▸ TASK STATEMENT: Among the entries below, please repeat exactly and only the lines from the line containing "section = ease_corner(section, bevel_on_edge, edge_blend_radius)" to the line containing "What bpy script", both lines included.

>> Start

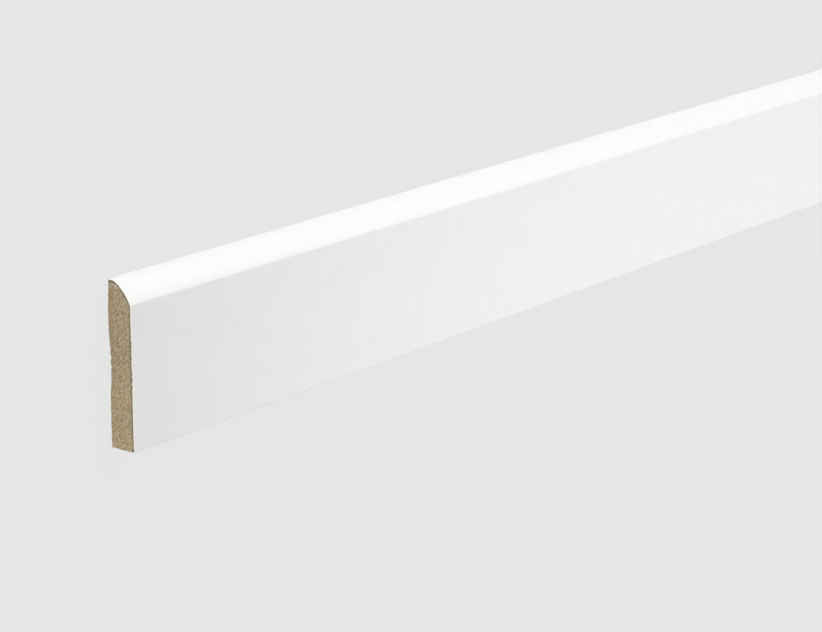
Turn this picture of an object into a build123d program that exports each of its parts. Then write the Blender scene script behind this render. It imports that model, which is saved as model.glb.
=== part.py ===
from build123d import *

import os

# White coated fibreboard strip that covers a joint between two panels.
# It lies on its back. Length runs along X and width along Y, with the crowned
# bevel on the +Y edge. Thickness runs along Z, with the white front face up.
# Every size is in millimetres.

# Stock
strip_length = 2400.0
strip_width = 70.0
strip_thickness = 12.0

# Crowned bevel: an arc between the front face and the flat of the long edge
edge_flat = 3.5
bevel_reach = 9.0
crown_radius = 20.0

# Blends that take the hard line off both ends of the bevel
edge_blend_radius = 2.0
front_blend_radius = 2.0

# Square edge, with its front corner just broken
corner_break = 0.4

# Section corners, as width and thickness coordinates
bevel_side = strip_width / 2
square_side = -strip_width / 2
square_back = (square_side, 0)
square_front = (square_side, strip_thickness)
bevel_back = (bevel_side, 0)
bevel_on_edge = (bevel_side, edge_flat)
bevel_on_front = (bevel_side - bevel_reach, strip_thickness)


def hard_section():
    """Section of the strip before any corner is eased."""
    outline = [
        Line(square_back, bevel_back),
        Line(bevel_back, bevel_on_edge),
        RadiusArc(bevel_on_edge, bevel_on_front, -crown_radius),
        Line(bevel_on_front, square_front),
        Line(square_front, square_back),
    ]
    return make_face(outline)


def ease_corner(section, corner, radius):
    """The section with the corner at this place rounded."""
    vertex = section.vertices().sort_by_distance(corner)[0]
    return fillet(vertex, radius)


def make_cover_strip():
    """One straight length of the moulding, centred on the origin along its length."""
    section = hard_section()
    section = ease_corner(section, bevel_on_edge, edge_blend_radius)
    section = ease_corner(section, bevel_on_front, front_blend_radius)
    section = ease_corner(section, square_front, corner_break)
    return extrude(Plane.YZ * section, amount=strip_length / 2, both=True)


os.makedirs("parts", exist_ok=True)
export_step(make_cover_strip(), "parts/cover_strip.step")
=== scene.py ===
from math import atan2, ceil, cos, hypot, pi, radians, sin, sqrt

import bpy
import numpy as np
from mathutils import Euler, Matrix, Vector, noise


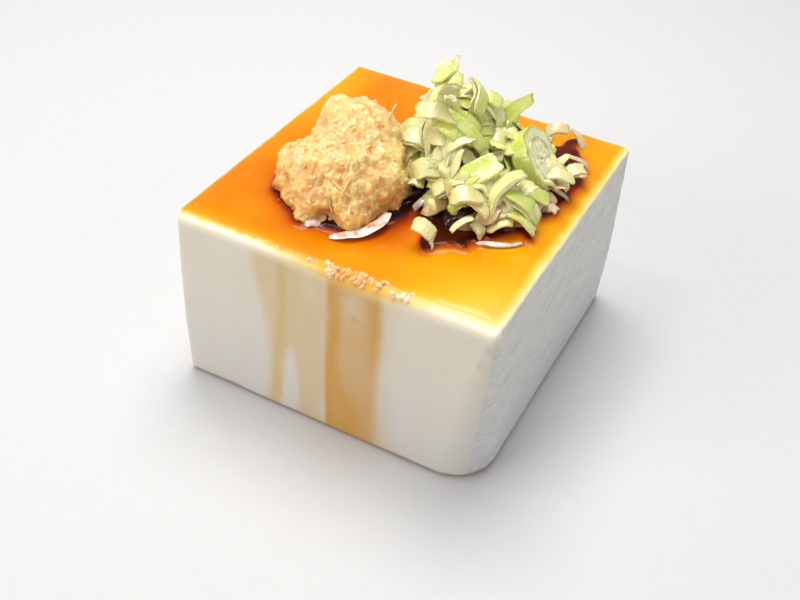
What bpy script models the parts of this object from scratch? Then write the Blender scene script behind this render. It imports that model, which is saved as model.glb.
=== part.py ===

>> End

▸ ANSWER BELOW:
    section = ease_corner(section, bevel_on_edge, edge_blend_radius)
    section = ease_corner(section, bevel_on_front, front_blend_radius)
    section = ease_corner(section, square_front, corner_break)
    return extrude(Plane.YZ * section, amount=strip_length / 2, both=True)


os.makedirs("parts", exist_ok=True)
export_step(make_cover_strip(), "parts/cover_strip.step")
=== scene.py ===
from math import atan2, ceil, cos, hypot, pi, radians, sin, sqrt

import bpy
import numpy as np
from mathutils import Euler, Matrix, Vector, noise


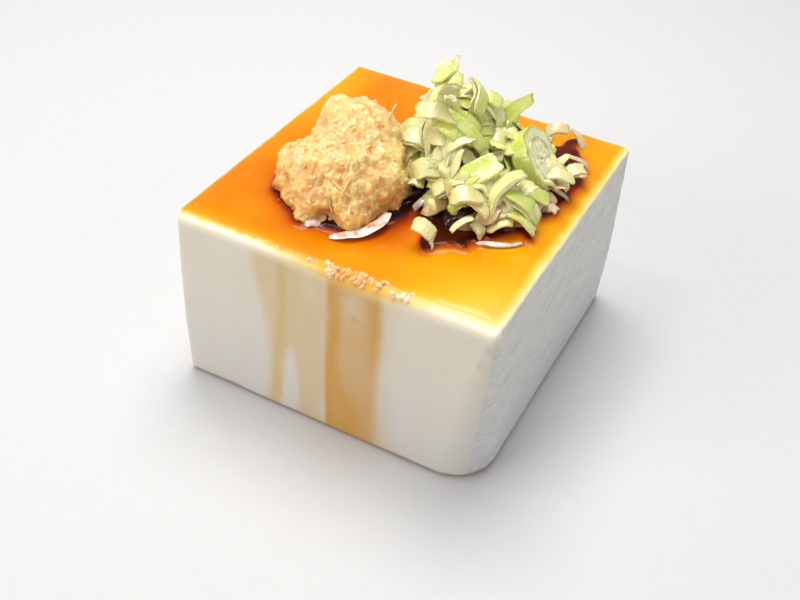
What bpy script models the parts of this object from scratch? Then write the Blender scene script behind this render. It imports that model, which is saved as model.glb.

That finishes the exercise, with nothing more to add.